Here are some key tips that can really step up your homebrew lager game:
1. Perform a decoction or step mash. Decoction mashing at home is much easier than it would be in our brewery. We have a two-vessel system that wasn’t really built for that style of brewing so it’s nearly impossible. On the homebrew scale all you need is a decent insulated mash tun, a kettle, heat-proof gloves, and a scoop/pitcher to transfer mash and you’re good to go. Step mashing with boiling water additions takes a little trial and error but once you figure it out it’s not so bad. We utilize this in our brewery for most of our lagers since we lack a heated mash mixer. These steps are certainly not necessary but are one of the small things that can take your lager from good to great.
2. Make sure you have a good vigorous boil to ensure proper volatilization of S-Methyl Methionine and Dimethyl Sulfide.
3. Take great care to minimize trub carryover from your kettle to fermenter. Excess cooked hop matter in your fermenter will lead to a harsher bitterness and less drinkable lager. There’s not much to hide behind in these beers and this is a small detail that I don’t hear people discuss often, however, dialing this in at Working Draft has made a substantial difference in the quality of our lagers. There are a number of ways to do this:
• Perform a whirlpool rest after cooling with an immersion chiller.
• Cool through a heat exchanger into a carboy and let the wort rest without yeast overnight, then rack into your primary fermenter and add oxygen and yeast. This can be a great way to get your wort down to a nice cool pitching temperature as well.
• Ferment in a bucket and skim the Kräusen off the beer once a day during the most active part of fermentation. The trub will rise to the top with the CO2 and you can simply remove it with a sanitized spoon.
• Rack from the primary fermenter into a Corny keg when you’re 1-2 °Plato away from terminal gravity, then seal the Corny keg and let it carbonate naturally.
• Let the beer sit in your Corny keg at 40–45 °F (4–7 °C) then step cool it down to 30 to 32 °C (-1 to 0 °C) and let sit for 5–10 weeks depending on the strength of the beer.
With these steps you can make a truly authentic European-style lager beer.
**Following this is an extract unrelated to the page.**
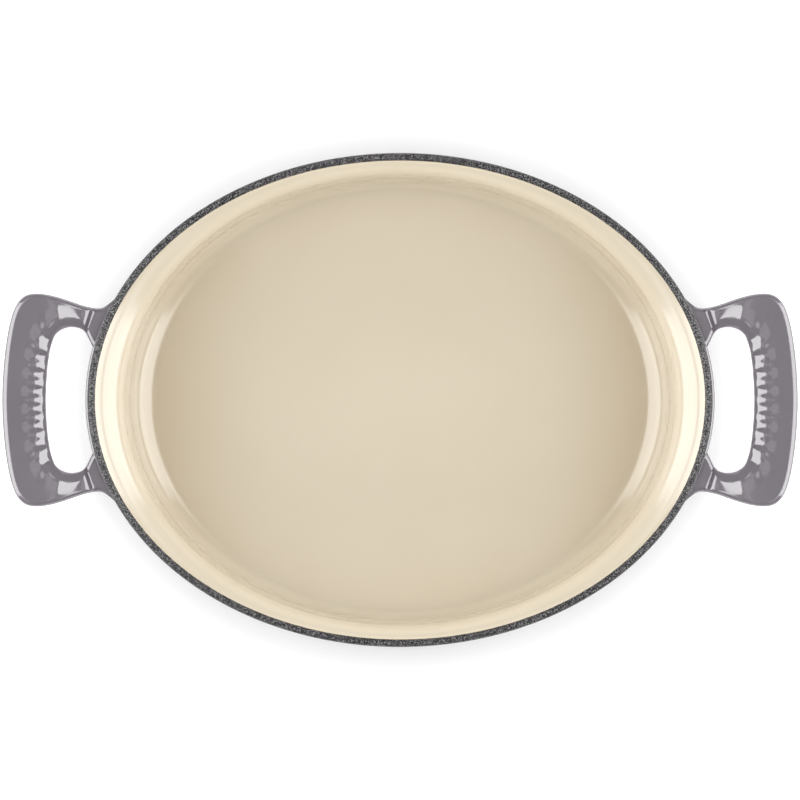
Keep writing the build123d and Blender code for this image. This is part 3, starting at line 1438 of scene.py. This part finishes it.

Adam Goodwin is the Owner/Brewer at Charles Towne Fermentory in Charleston, South Carolina
For nearly all of our lagers we use the Weihenstephan lager strain, which is a great option if you’re looking for a “house lager strain.” It can be super clean or you can push some nice character out of it when you really want it to shine. It is also a very forgiving yeast. We will push it as low as 48 °F (9 °C) and as high as 58 °F (14 °C) depending on the character we’re after. Then when we get a few points from terminal gravity, we’ll let the fermentation free rise for a diacetyl rest. When dry hopping any beer, I like to aim for 65 °F (18 °C) or higher and then crash and condition.
We average about four weeks of lagering after transfer to horizontals. For some of the cleaner lagers, like an American light lager, that time might actually come down a bit as it gets bright pretty quickly. Some of the more characterful or classic lagers may require a little extra time to clean up post-fermentation, so they may head closer to the 6–8 week mark or longer. At this point, it comes down to sensory. At a small commercial scale (or homebrewing) you have some wiggle room with your production schedule, so no need to rush it out before you are happy with it.
This schedule mirrors what I did as a homebrewer, but it doesn’t have to be done this way. Temperature control is crucial for these types of yeasts, and lagering is obviously a critical aspect of making lagers. Do I think you can still make great lagers, otherwise? Definitely. I am all for efficiency, especially when you are brewing just for yourself and friends to enjoy at home. I tend to ramp up the temperature of all of my lager fermentations throughout primary. If the beer tastes clean not long after crashing, then I’d say it’s ready to drink. That being said, if I’m making a classic lager style, I like to stick to the traditional processes as best I can, so it would be pretty hard to get a clean bright beer within a few days. At the end of the day, if the beer tastes how you want it to, that’s the most important thing.
The signs of a great lager brewer are often patience and consistency. Do your best to be true to classic style if that is your aim, but don’t be afraid to play around with methods and ingredients to get the characteristics that you want in the beer in an amount of time that you are willing to dedicate in your fermentation chamber or keezer.
Ryan Wibby is the Co-Founder and Brewmaster at Wibby Brewing in Longmont, Colorado
When looking for a “house” lager strain I want one that can ferment high- and low-gravity lagers in a relatively short period of time without producing tons of off-flavors. Our preferred yeast is a proprietary lager strain, but there are many from yeast labs that will do the job — Wyeast 2308 (Munich Lager) is a great one.
All of our recipes and processes started at the homebrewing level and everything has been scaled up from my homebrew setup to our commercial setup. I think the only difference between the two setups is that on the commercial scale we are able to lager the beer under CO2 pressure.
We ferment our lagers at 52 °F (11 °C) for two weeks and then perform an extended diacetyl rest on all of our lagers, allowing the beer to free rise to 54–55 °F (12–13 °C) for a week or so.
Then we lager for at least two weeks. We try to lager the beer longer if we are able to but with demand so high we generally need to package the products after two weeks of lagering. For our hoppy lagers we don’t lager for longer than two weeks as we have found that the hoppy aroma begins to deteriorate quickly during an extended lagering period. We don’t dry hop any of our lagers.
I am aware of the “fast lagering” methods homebrewers debate sometimes. In fact, I learned about them in school and know several international brewers who use these techniques. However, I am of the belief that if you are trying to make a great lager you need to schedule the time to make a great lager. Lager brewing isn’t about moving beer quickly but rather allowing the lager to tell you when it is ready. Patience is the best characteristic of any great lager brewer. A final piece of advice, if you have the capability, lagering horizontally is the best way to make crisp clean lagers. Horizontal tanks allow for the yeast to floc out quickly and if you are filtering your lagers, using horizontal tanks will allow for much better efficiency during the filtrations.